Subsequent press reporting indicated that meetings between Kishi and Austin had included discussions of the recent increase in PRC military aircraft conducting flights in the vicinity of Taiwan, as well as possible measures for the Japanese Self-Defense Forces (JSDF) to assist US forces in the event of another Taiwan Strait crisis—including the possible deployment of JSDF platforms and personnel to protect US assets defending Taiwan. However, neither official statements nor press reporting indicated firm commitments on any such measures.

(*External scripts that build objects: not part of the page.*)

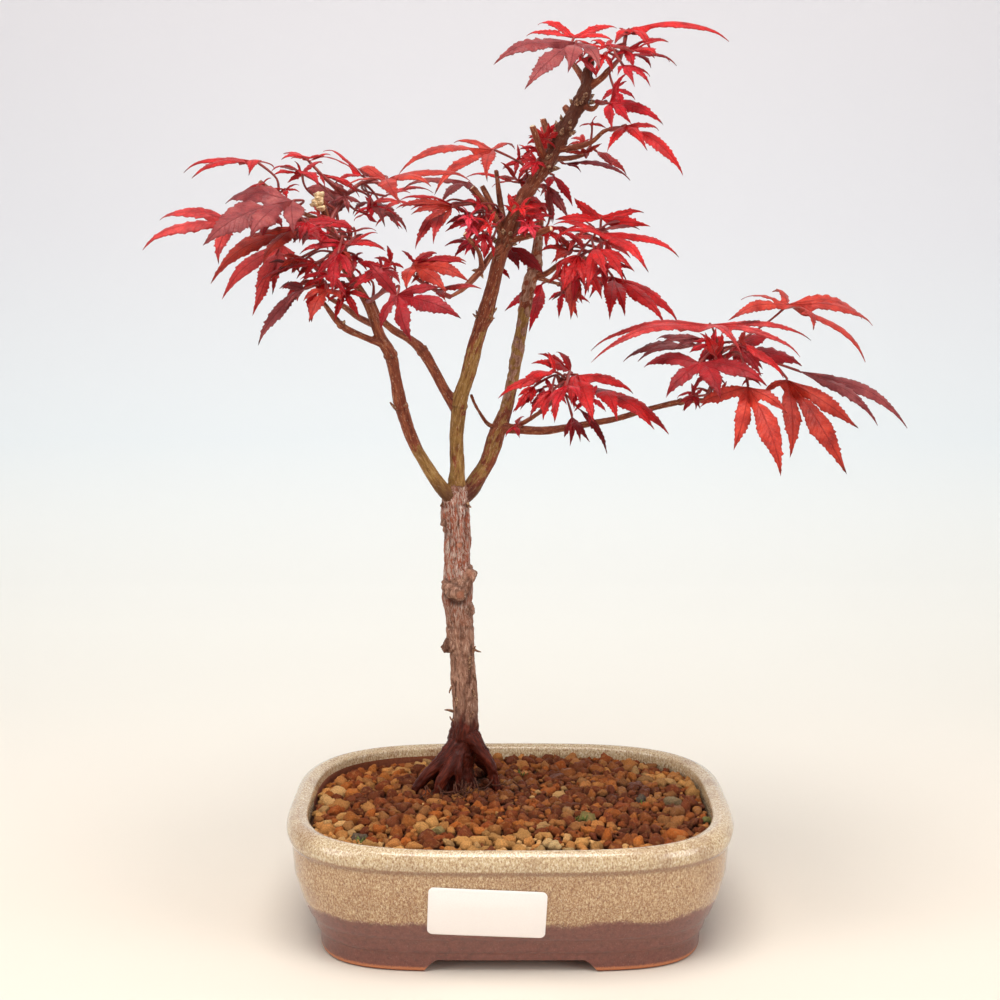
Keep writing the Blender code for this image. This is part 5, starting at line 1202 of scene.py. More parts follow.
def label_outline():
    """The label's rounded outline in its own plane."""
    half_u, half_v = LABEL_SIZE[0] / 2, LABEL_SIZE[1] / 2
    flat_u, flat_v = half_u - LABEL_CORNER, half_v - LABEL_CORNER
    outline = []
    for quarter, (su, sv) in enumerate([(1, 1), (-1, 1), (-1, -1), (1, -1)]):
        for k in range(7):
            angle = math.radians(90 * quarter + 15 * k)
            u = su * flat_u + LABEL_CORNER * math.cos(angle)
            v = sv * flat_v + LABEL_CORNER * math.sin(angle)
            outline.append((u, v))
        if quarter in (0, 2):
            outline += [(su * flat_u * (1 - 2 * t / 12), sv * half_v) for t in range(1, 12)]
        else:
            outline += [(su * half_u, sv * flat_v * (1 - 2 * t / 5)) for t in range(1, 5)]
    return outline


def build_label(look):
    """A blank paper label with rounded corners, bent to the front wall."""
    outline, tilt = label_outline(), math.radians(LABEL_TILT)
    count, shares = len(outline), [0.15, 0.35, 0.55, 0.75, 0.9, 0.985, 1.0]
    points, faces = [], []
    for layer, stand_off in enumerate((LABEL_STAND, LABEL_STAND + LABEL_THICK)):
        base = len(points)
        for share in shares:
            for u, v in outline:
                u, v = u * share, v * share
                x = LABEL_MIDDLE[0] + u * math.cos(tilt) + v * math.sin(tilt)
                z = LABEL_MIDDLE[1] + v * math.cos(tilt) - u * math.sin(tilt)
                curl = LABEL_CURL * layer * (share > 0.99)
                points.append(front_wall(x, z, stand_off - curl))
        loft(faces, base, len(shares), count)
        faces.append(tuple(range(base, base + count)))
    low, high = (len(shares) - 1) * count, (2 * len(shares) - 1) * count
    for k in range(count):
        faces.append((low + k, low + (k + 1) % count, high + (k + 1) % count, high + k))
    label = mesh_object("label_blank", points, faces, [look])
    face_out(label)
    crease(label, 50)
    declare(label, "label", "label")


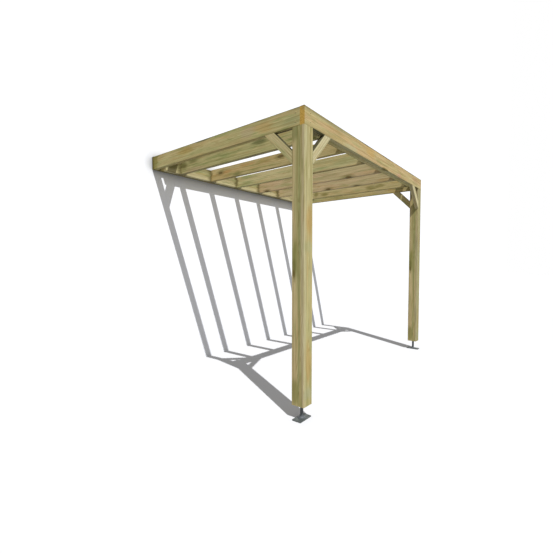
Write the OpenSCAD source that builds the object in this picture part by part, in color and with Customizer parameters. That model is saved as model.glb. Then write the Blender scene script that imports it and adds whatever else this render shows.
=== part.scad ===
// Lean-to pergola: a timber roof frame that hangs on a wall and stands on two posts.
// X runs along the wall, +Y points into the wall and +Z is up.
// The origin is the centre of the wall plate's back face.

/* [Overall size] */
// Length along the wall
frame_w = 3070; // [2600:10:3600]
// Reach from the wall to the front face
frame_d = 2115; // [1500:5:2700]
// Height of the top of the roof above the ground
frame_h = 2500; // [2100:10:2700]

/* [Timber] */
// Thickness of every beam, joist and brace
board_t = 45; // [40:1:50]
// Depth of the beams and joists
board_h = 145; // [120:5:170]
// Side of the square posts
post_s = 120; // [110:5:125]
// Bevel along the long edges of the timber
edge_bevel = 3; // [1:0.5:5]
// From the side beam's centre line to the first joist's
end_bay = 325; // [310:5:350]

/* [Braces] */
// Width of the brace timber
brace_w = 75; // [60:5:80]
// Length of the clear leg of a knee brace, from the corner to its inner edge
knee_clear = 182; // [120:2:220]
// Length of the clear leg of a corner brace that lies flat in the roof
corner_clear = 135; // [120:5:150]

/* [Post feet] */
// Height of the post's end above the ground
foot_h = 120; // [80:5:180]
// Long side of the foot plate
plate_l = 160; // [140:5:180]
// Short side of the foot plate
plate_w = 85; // [75:5:110]
// Thickness of the foot plate
plate_t = 8; // [5:1:12]
// Diameter of the foot's stem
stem_d = 27; // [20:1:32]
// How far the stem's flared foot spreads beyond the stem
flare_w = 20; // [12:1:22]
// Height of the flared foot
flare_h = 24; // [16:1:40]
// Thickness of the flared foot at its rim
flare_rim = 3; // [2:0.5:6]
// Depth of the stem's socket in the post
socket_h = 80; // [50:5:120]
// Diameter of the bolt holes in the foot plate
foot_bolt_d = 12; // [8:1:14]
// From hole centre to the edge of the foot plate
foot_bolt_edge = 18; // [14:1:20]

/* [Wall fixing] */
// Diameter of the bolt holes in the wall plate
wall_bolt_d = 12; // [8:1:14]
// Diameter of the recess for a bolt head and washer
recess_d = 36; // [28:1:44]
// Depth of that recess
recess_h = 14; // [8:1:16]

/* [Hidden] */
$fn = 48;
JOISTS = 6;
FLARE_STEPS = 12;                           // straight steps in the hollow curve of the flare
SIDES = ["left", "right"];
top = board_h / 2;                          // top of the roof timber
under = -board_h / 2;                       // underside of the roof timber
ground = top - frame_h;
post_end = ground + foot_h;                 // sawn lower end of the posts
front = -frame_d;                           // front face of the frame
back_in = -2 * board_t;                     // front face of the doubled back timber
front_in = front + 2 * board_t;             // back face of the doubled front timber
side = frame_w / 2;                         // outer face of a side beam
side_in = side - board_t;                   // inner face of a side beam
post_in = side - post_s;                    // inner face of a post
post_x = side - post_s / 2;                 // centre of a post
post_y = front + post_s / 2;
pitch = (frame_w - board_t - 2 * end_bay) / (JOISTS - 1);
overcut = 1;                                // how far a cutter runs past a face

// What is drawn for the left side, or its mirror image for the right side
module on(s) {
  mirror([s == "right" ? 1 : 0, 0, 0]) children();
}

// Planed rectangle with bevelled corners, its low corner at the origin
module section(w, h) {
  b = edge_bevel;
  polygon([[b, 0], [w - b, 0], [w, b], [w, h - b], [w - b, h], [b, h], [0, h - b], [0, b]]);
}

// Timber of w by h that runs along X from x0 to x1, its low edge at y and z
module beam_x(x0, x1, y, z, w = board_t, h = board_h) {
  translate([x0, y, z])
    rotate([90, 0, 90])
      linear_extrude(x1 - x0) section(w, h);
}

// Timber that runs along Y from y0 to y1, its low edge at x
module beam_y(x, y0, y1) {
  translate([x, y1, under])
    rotate([90, 0, 0])
      linear_extrude(y1 - y0) section(board_t, board_h);
}

// Brace at 45 degrees across the corner between a face at x = 0 and a face at z = 0.
// It lies in x > 0, z < 0 and is one board thick in +Y.
module brace(clear) {
  reach = clear + brace_w * sqrt(2);
  intersection() {
    translate([0, 0, -clear])
      rotate([0, -45, 0])
        beam_x(-reach, 2 * reach, 0, -brace_w, board_t, brace_w);
    translate([0, -overcut, -2 * reach])
      cube([2 * reach, board_t + 2 * overcut, 2 * reach]);
  }
}

// Wall plate with recessed bolt holes in the middle of the bays
module wall_plate() {
  color("darkkhaki")
    difference() {
      beam_x(-side, side, -board_t, under);
      for (bay = [-2, -1, 1, 2])
        translate([bay * pitch, overcut, 0])
          rotate([90, 0, 0]) {
            cylinder(d = wall_bolt_d, h = board_t + 2 * overcut);
            translate([0, 0, board_t - recess_h + overcut])
              cylinder(d = recess_d, h = recess_h + overcut);
          }
    }
}

module back_beam() {
  color("darkkhaki") beam_x(-post_in, post_in, back_in, under);
}

module front_beam() {
  color("burlywood") beam_x(-side, side, front, under);
}

// Second timber behind the front beam, between the heads of the posts
module front_inner_beam() {
  color("darkkhaki") beam_x(-post_in, post_in, front + board_t, under);
}

module side_beam() {
  color("darkkhaki") beam_y(-side, front + board_t, -board_t);
}

module joist(n) {
  x = (n - (JOISTS + 1) / 2) * pitch;
  color("tan") beam_y(x - board_t / 2, front_in, back_in);
}

// Post whose head is notched for the front beam and the side beam
module post() {
  color("darkkhaki")
    difference() {
      translate([-side, front, post_end])
        linear_extrude(frame_h - foot_h) section(post_s, post_s);
      for (notch = [[board_t, post_s], [post_s, board_t]])
        translate([-side - overcut, front - overcut, under])
          cube([notch[0] + overcut, notch[1] + 2 * overcut, board_h + overcut]);
      translate([-post_x, post_y, post_end - overcut])
        cylinder(d = stem_d, h = socket_h + overcut);
    }
}

// Knee brace between a post and the front beam
module knee_front() {
  color("wheat")
    translate([-post_in, front, under]) brace(knee_clear);
}

// Knee brace between a post and a side beam
module knee_side() {
  color("darkkhaki")
    translate([-side_in, front + post_s, under])
      rotate([0, 0, 90]) brace(knee_clear);
}

// Brace that lies flat at the top of a front corner
module corner_brace_front() {
  color("darkkhaki")
    translate([-side_in, front_in, top - board_t])
      rotate([90, 0, 0]) brace(corner_clear);
}

// Brace that lies flat at the top of a back corner
module corner_brace_back() {
  color("darkkhaki")
    translate([-side_in, back_in, top])
      rotate([-90, 0, 0]) brace(corner_clear);
}

// Steel plate on the ground, its long side along X or Y, with a bolt hole in each corner
module foot_plate(along_x) {
  size = along_x ? [plate_l, plate_w] : [plate_w, plate_l];
  hole = size / 2 - [foot_bolt_edge, foot_bolt_edge];
  color("dimgray")
    translate([-post_x, post_y, ground])
      difference() {
        translate(-size / 2)
          linear_extrude(plate_t) section(size[0], size[1]);
        for (x = [-hole[0], hole[0]], y = [-hole[1], hole[1]])
          translate([x, y, -overcut])
            cylinder(d = foot_bolt_d, h = plate_t + 2 * overcut);
      }
}

// Steel stem from the foot plate into the post's socket. Its foot flares out in a quarter of an
// ellipse, from upright at the stem to a thin rim on the plate.
module foot_stem() {
  r = stem_d / 2;
  length = foot_h - plate_t + socket_h;
  flare = [for (a = [0:90 / FLARE_STEPS:90])
    [r + flare_w * (1 - sin(a)), flare_h - (flare_h - flare_rim) * cos(a)]];
  color("dimgray")
    translate([-post_x, post_y, ground + plate_t])
      rotate_extrude()
        polygon(concat([[0, 0], [r + flare_w, 0]], flare, [[r, length], [0, length]]));
}

wall_plate();
back_beam();
front_beam();
front_inner_beam();
for (n = [1:JOISTS])
  joist(n);
for (s = SIDES) on(s) {
  side_beam();
  post();
  knee_front();
  knee_side();
  corner_brace_front();
  corner_brace_back();
  foot_plate(s == "left");
  foot_stem();
}
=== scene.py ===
import math
import bpy
import numpy as np
from mathutils import Matrix, Vector


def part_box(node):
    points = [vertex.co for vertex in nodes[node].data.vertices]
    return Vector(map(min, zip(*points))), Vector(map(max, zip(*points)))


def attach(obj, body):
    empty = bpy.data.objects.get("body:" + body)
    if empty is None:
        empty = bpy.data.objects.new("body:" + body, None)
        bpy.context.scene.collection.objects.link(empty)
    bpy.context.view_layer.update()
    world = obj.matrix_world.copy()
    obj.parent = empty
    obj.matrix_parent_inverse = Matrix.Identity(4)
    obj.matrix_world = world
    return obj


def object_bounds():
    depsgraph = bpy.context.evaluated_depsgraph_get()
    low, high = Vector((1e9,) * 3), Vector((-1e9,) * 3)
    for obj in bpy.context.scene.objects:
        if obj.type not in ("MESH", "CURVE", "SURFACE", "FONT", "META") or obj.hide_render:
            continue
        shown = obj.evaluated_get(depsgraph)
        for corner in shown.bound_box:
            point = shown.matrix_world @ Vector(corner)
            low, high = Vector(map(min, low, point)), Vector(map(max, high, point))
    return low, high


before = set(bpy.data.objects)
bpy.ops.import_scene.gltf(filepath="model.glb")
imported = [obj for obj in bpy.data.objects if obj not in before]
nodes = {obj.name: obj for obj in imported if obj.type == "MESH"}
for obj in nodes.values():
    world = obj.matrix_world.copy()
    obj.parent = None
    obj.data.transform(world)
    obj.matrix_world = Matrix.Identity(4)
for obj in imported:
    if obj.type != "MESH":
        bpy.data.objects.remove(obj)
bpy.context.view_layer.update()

# ---- Wall plate and back beam ----------------------------------------------------------------
# Two boards of planed, pressure-treated softwood along the wall. The wall plate is bolted to the
# wall, and the back beam is screwed to its front, so that the bolt heads are hidden between them.
# The sapwood has taken up the green copper salts, and the heartwood stays tan.


def linear(hex_colour):
    """An sRGB hex colour as linear RGBA: each channel goes through the sRGB transfer curve."""
    srgb = np.array([int(hex_colour[i:i + 2], 16) for i in (1, 3, 5)]) / 255
    rgb = np.where(srgb <= 0.04045, srgb / 12.92, ((srgb + 0.055) / 1.055) ** 2.4)
    return [*rgb, 1.0]


def add(tree, kind, inputs, **settings):
    """Adds a node: settings are its own options, and inputs are values or sockets by the name or
    number of its input. Returns its first output that is in use."""
    made = tree.nodes.new(kind)
    for option, value in settings.items():
        setattr(made, option, value)
    for socket, value in inputs.items():
        if isinstance(value, bpy.types.NodeSocket):
            tree.links.new(value, made.inputs[socket])
        else:
            made.inputs[socket].default_value = value
    return next((out for out in made.outputs if out.enabled), None)


FACTOR, UNDER, OVER = 0, 6, 7       # inputs of a colour Mix node
MM = 0.001
RING = 3.6 * MM                     # growth ring width of fast-grown spruce or pine
KNOT_LENGTH = 2.5                   # a knot's length along the board, as a multiple of its width
LOOKING = (0.59, 0.61)              # cosine from which a face counts as looking in a direction
SOFT_RIM = (1.15, 0.4)              # a stain fades in between these multiples of its half sizes
RIM_SWING = 2.2                     # and its rim moves by this multiple of the patches' swing
SAWN = ("#ac9559", "#7a6036")       # earlywood and latewood on a sawn end
AMBER = "#e0b872"                   # where resin has risen
PAINTED_SHADE = "#4a4830"                    # painted shade on the side of a knee brace that faces its corner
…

Since entering office, the new Biden Administration has communicated a measured but consistent message of support for Taiwan—one based both on a continuity of past US pledges, as well as regard for Taiwan as a fellow democracy. However, the testimony offered to the Senate in March by senior US military officers went much further, revealing the concerns held by the US national security establishment not only for the growth of Chinese military power, but also for the PRC’s increasingly aggressive posture towards Taiwan. It would be a mistake to cynically dismiss such concerns as representative of bureaucratic maneuvering in the pursuit of further resources. Indeed, the senior US military commanders in the Pacific—accompanied in more subtle, indirect terms by senior Japanese officials—have provided a stark warning about PRC ambitions and capabilities that we would be well advised to heed.
The main point: In March, senior US military officers—both active and retired—used the opportunity of public testimony before the Senate to raise warnings about the increasing PRC military threat to Taiwan. In more subdued and indirect language, Japanese cabinet officials also expressed their own concerns for “peace and stability” in the Taiwan Strait region.